If you would try to mix them up… compile-time error:

pub fn main() {
    print_owned_string_and_free_it("Hello, not owned string!");
    print_unowned_string(Box::from("Hello, this is owned string!"));
}

But more importantly, if you try to swap deallocation and print… doesn't compile, too:

pub fn print_owned_string_and_free_it(s: Box<str>) {
    drop(s);
    print_str(&*s);
}

And that's the whole point. In Assembler you had constant confusion: pointers and integers are one and the same and the only way not to mix them up are comments which explain which register contains address, which register contains integer and which register contains garbage.

C splits pointers and integers and now there are less confusion. Rust splits pointers into more groups: now there are owning pointer (Box), not-owning pointers with the ability to mutate (&mut) and non-owning pointers without ability to mutate.

More: when you have owning pointer compiler keeps track of it's state: owning pointer can be valid (in the beginning of print_owned_string_and_free_it) and invalid (after call to drop).

You are doing all that tracking in your head when you work with C, Rust haven't invented ownership, it was already a thing in C.

Only in C it was in comments for functions, while in Rust it's part of the language.

P.S. It's not all the roses and sunshine, of course.

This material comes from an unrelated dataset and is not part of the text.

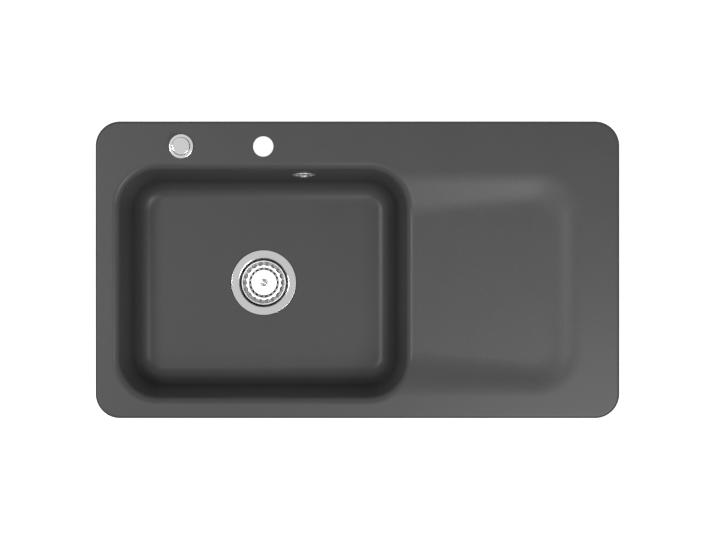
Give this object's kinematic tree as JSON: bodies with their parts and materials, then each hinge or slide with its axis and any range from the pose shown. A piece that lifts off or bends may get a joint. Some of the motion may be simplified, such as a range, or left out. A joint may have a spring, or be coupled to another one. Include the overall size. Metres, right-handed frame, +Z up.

Compiler is not human, you couldn't write complicated ownership explanations for it (this pointer is owning if it's address is even and non-owning is it's odd e.g.), and there are more complications, but in general the idea is to make compiler (and not human) responsible for keeping track of when pointers are valid and usable and when they are invalid and unusable. C++ tried to do the same, but, well… it failed. And in a pretty spectacular fashion if you'll ask me.

6 Likes

Thanks, this helps my mind accepting what I am doing :slight_smile:

One of the reasons I turned from C to Rust and not to C++ was someone told me about the willingness of Rust-people to help. I am not disappointed. Really, thank you for your effort!